-- Start of DATA SHOWN --

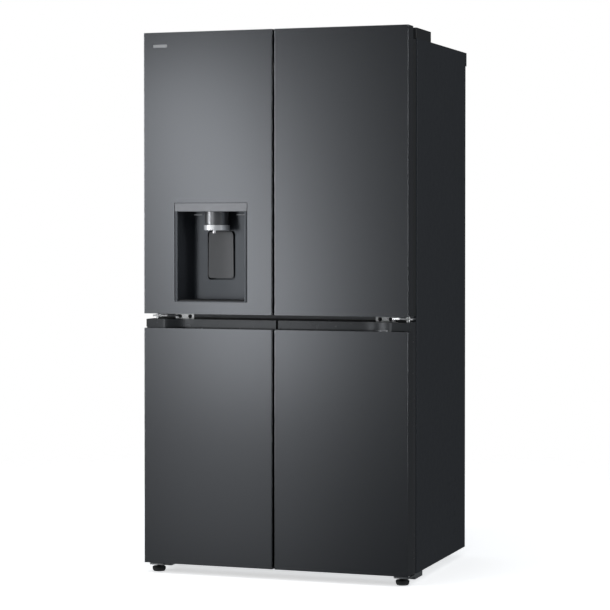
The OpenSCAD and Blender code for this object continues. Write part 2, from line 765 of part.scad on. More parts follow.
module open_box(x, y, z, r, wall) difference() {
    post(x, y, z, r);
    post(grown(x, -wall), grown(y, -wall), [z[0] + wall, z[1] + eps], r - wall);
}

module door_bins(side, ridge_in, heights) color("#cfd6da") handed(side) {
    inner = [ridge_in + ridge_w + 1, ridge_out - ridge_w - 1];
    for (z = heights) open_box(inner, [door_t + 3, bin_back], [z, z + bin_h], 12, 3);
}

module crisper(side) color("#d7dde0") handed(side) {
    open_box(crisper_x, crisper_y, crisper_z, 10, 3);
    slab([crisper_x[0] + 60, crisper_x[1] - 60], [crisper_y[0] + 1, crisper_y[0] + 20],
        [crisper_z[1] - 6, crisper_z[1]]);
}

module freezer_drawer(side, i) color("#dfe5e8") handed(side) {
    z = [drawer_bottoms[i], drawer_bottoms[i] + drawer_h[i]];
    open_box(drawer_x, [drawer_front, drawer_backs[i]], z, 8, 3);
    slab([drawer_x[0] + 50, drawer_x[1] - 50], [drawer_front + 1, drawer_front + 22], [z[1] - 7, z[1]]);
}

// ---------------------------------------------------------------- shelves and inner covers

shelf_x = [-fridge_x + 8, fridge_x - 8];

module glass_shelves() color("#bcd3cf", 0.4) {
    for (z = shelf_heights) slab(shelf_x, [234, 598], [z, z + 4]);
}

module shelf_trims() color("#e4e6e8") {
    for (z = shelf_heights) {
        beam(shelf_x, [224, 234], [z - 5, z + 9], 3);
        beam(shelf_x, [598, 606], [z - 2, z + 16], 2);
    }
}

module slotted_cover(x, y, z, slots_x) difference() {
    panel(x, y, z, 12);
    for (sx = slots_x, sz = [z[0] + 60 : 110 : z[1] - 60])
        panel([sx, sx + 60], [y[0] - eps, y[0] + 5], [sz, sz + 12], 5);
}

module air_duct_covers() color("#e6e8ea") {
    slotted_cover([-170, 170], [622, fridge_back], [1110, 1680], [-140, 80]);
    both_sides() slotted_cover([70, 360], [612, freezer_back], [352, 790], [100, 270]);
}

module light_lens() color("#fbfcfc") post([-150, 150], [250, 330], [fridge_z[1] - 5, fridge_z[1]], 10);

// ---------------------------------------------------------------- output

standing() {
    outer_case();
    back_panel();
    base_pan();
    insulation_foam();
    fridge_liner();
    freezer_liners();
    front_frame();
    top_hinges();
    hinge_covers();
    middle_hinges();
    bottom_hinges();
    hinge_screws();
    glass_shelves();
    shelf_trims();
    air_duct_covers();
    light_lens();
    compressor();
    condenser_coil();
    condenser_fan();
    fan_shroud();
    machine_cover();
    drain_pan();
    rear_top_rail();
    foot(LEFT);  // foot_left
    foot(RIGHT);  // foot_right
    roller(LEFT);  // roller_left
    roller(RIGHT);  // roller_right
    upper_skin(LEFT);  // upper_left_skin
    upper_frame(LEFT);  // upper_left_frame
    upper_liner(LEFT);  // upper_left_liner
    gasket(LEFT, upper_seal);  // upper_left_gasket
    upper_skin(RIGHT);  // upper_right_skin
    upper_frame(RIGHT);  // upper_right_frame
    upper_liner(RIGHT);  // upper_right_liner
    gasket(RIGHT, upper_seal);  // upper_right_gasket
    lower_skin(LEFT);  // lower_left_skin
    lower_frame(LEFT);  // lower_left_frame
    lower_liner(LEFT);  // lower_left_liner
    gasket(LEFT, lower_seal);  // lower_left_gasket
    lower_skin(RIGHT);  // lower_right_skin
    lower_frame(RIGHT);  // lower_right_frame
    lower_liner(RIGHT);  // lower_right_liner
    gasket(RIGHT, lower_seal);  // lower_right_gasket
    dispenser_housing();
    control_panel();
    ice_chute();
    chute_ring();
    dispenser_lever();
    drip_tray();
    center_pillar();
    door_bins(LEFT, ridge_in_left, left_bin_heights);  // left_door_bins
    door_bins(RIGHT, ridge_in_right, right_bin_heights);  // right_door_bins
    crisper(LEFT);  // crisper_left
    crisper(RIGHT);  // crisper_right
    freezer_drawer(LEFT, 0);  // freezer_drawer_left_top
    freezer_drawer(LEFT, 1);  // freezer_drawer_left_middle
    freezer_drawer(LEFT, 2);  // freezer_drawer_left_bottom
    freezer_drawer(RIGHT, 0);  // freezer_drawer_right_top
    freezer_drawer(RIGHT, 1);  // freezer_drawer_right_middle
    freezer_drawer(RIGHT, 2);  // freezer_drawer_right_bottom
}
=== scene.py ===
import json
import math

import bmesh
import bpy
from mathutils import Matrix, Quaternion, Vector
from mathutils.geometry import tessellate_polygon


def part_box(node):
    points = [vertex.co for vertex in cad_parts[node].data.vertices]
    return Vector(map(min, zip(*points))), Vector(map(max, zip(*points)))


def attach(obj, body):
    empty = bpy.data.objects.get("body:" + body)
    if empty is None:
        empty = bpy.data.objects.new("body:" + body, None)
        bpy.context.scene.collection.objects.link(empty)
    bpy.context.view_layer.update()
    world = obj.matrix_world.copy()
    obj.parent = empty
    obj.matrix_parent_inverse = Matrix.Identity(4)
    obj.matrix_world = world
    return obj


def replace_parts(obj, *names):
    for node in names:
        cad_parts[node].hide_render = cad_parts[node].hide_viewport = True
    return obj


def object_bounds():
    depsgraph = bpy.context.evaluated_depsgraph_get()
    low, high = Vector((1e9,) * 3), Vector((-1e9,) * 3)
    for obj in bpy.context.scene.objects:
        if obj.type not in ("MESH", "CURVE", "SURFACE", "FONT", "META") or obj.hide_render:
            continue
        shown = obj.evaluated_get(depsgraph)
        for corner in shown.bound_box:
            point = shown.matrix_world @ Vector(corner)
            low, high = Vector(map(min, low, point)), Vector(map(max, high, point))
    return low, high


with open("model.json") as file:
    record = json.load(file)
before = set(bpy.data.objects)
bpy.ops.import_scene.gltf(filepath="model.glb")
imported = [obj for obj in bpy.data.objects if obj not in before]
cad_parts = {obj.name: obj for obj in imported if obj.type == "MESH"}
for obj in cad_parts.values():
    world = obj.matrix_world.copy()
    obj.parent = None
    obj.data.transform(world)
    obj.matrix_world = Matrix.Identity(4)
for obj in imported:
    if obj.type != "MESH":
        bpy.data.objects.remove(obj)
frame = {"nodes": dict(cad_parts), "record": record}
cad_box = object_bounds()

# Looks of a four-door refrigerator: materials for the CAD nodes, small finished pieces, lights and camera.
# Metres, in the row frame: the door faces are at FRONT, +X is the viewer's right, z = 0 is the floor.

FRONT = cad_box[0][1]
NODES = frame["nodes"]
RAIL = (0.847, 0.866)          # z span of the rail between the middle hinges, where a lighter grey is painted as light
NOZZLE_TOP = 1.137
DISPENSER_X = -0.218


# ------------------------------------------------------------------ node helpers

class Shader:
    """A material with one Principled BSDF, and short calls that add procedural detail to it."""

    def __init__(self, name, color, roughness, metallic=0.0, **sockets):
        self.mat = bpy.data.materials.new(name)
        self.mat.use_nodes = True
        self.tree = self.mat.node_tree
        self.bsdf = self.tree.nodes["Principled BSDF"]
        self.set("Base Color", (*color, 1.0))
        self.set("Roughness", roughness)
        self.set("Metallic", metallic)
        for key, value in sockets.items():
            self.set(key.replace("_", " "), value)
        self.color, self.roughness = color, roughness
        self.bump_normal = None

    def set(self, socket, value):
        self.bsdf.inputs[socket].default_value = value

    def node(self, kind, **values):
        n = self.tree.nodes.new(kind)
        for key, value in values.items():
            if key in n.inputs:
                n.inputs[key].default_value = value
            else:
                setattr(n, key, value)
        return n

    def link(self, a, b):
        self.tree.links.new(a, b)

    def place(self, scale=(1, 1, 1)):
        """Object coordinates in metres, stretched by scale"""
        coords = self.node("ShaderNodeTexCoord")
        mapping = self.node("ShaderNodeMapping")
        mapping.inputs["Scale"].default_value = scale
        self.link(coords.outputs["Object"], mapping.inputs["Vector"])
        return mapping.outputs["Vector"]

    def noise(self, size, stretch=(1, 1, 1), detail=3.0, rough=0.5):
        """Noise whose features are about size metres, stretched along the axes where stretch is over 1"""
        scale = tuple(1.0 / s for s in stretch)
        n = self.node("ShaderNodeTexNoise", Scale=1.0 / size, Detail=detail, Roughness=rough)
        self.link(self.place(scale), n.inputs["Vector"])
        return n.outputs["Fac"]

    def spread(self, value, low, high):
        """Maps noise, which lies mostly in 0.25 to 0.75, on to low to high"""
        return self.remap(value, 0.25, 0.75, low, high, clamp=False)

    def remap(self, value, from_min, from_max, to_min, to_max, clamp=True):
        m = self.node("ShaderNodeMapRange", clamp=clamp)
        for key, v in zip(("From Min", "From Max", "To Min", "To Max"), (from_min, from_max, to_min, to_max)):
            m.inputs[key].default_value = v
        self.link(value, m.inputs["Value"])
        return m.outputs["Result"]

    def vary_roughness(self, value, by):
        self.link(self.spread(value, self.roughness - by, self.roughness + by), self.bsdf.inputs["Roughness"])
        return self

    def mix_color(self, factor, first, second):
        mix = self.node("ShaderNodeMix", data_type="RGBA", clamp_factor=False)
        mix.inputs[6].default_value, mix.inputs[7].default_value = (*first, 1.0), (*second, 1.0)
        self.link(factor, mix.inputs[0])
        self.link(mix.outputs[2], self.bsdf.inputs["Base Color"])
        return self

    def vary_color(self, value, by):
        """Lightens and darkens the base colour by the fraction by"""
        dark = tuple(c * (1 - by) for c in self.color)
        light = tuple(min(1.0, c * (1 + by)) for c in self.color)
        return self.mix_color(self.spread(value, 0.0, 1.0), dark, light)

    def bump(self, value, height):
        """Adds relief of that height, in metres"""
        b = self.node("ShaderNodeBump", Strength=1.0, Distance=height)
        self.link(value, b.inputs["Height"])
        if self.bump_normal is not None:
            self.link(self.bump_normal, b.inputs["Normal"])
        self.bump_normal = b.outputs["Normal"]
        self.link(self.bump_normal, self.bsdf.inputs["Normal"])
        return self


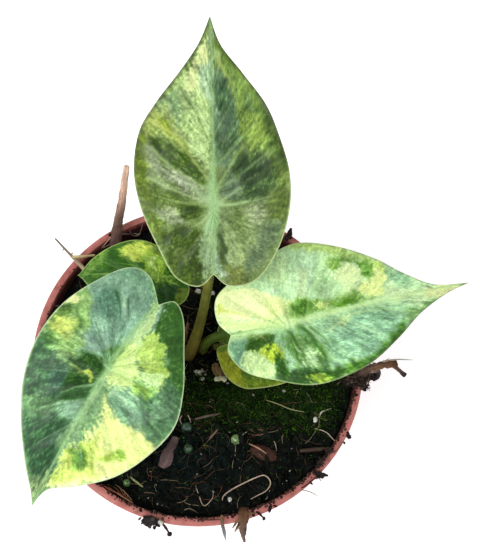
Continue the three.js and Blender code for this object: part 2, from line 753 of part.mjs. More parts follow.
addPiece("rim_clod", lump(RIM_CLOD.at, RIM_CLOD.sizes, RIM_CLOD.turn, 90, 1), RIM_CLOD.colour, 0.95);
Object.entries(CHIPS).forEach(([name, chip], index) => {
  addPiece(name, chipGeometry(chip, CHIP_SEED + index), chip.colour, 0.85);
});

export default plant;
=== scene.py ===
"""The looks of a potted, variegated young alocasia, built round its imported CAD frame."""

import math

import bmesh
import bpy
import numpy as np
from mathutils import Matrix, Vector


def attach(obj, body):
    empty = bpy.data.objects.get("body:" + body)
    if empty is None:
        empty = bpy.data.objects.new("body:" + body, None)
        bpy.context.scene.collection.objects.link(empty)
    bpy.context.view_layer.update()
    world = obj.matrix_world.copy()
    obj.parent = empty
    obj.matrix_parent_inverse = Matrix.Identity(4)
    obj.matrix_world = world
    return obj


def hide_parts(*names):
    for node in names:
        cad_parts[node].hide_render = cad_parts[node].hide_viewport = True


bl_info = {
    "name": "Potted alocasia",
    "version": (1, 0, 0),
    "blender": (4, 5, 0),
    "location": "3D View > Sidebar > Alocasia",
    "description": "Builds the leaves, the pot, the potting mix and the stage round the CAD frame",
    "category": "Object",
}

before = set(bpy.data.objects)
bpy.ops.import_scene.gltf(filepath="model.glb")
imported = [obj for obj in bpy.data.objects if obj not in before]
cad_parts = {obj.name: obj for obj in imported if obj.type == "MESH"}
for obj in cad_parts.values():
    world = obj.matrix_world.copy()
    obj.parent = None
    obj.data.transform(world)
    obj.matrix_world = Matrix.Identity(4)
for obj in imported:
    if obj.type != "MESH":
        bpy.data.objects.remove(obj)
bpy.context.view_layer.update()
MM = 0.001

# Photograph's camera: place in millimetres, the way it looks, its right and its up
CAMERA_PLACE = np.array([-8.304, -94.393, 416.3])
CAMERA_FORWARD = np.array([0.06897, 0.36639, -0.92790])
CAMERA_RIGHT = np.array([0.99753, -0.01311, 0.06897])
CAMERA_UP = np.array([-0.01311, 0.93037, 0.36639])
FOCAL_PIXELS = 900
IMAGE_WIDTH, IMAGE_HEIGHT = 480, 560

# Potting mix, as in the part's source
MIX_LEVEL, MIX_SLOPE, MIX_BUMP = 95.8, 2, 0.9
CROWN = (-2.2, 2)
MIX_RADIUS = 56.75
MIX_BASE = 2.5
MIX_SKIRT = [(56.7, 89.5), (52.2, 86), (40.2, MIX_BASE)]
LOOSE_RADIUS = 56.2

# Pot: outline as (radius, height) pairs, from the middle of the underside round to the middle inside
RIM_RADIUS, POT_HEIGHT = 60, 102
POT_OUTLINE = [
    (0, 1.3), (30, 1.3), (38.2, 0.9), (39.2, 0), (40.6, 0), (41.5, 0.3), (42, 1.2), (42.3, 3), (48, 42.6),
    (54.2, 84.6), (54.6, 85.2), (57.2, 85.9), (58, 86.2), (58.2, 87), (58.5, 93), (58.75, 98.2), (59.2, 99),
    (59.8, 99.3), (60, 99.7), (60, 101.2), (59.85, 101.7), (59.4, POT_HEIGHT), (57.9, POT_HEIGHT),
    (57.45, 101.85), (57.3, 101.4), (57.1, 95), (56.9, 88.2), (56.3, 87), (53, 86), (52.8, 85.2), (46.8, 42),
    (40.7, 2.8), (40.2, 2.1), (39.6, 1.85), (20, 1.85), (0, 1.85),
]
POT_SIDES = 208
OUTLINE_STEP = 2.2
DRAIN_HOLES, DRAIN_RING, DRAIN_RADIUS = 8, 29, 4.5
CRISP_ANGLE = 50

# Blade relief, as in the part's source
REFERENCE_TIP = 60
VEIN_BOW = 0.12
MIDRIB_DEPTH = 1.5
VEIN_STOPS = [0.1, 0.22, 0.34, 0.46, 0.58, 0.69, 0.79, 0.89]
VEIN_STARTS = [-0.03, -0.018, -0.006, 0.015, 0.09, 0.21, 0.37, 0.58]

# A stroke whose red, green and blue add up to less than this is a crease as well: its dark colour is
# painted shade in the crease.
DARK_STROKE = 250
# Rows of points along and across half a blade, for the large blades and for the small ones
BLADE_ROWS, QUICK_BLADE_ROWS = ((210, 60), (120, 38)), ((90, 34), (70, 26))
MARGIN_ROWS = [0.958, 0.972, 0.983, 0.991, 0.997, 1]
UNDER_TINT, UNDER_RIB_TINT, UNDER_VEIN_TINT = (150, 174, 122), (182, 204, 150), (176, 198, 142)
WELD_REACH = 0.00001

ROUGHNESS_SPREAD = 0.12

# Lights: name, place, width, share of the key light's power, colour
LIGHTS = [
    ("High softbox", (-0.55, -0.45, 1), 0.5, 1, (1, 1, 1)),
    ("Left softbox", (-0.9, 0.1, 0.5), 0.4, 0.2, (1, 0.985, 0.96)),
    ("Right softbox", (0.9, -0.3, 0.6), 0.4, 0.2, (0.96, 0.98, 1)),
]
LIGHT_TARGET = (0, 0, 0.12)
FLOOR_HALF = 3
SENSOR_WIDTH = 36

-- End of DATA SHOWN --

YOUR OBJECTIVE: Filter the listing for the word "context" and copy every line that holds it.

THE OUTPUT:
        bpy.context.scene.collection.objects.link(empty)
    bpy.context.view_layer.update()
    depsgraph = bpy.context.evaluated_depsgraph_get()
    for obj in bpy.context.scene.objects:
        bpy.context.scene.collection.objects.link(empty)
    bpy.context.view_layer.update()
bpy.context.view_layer.update()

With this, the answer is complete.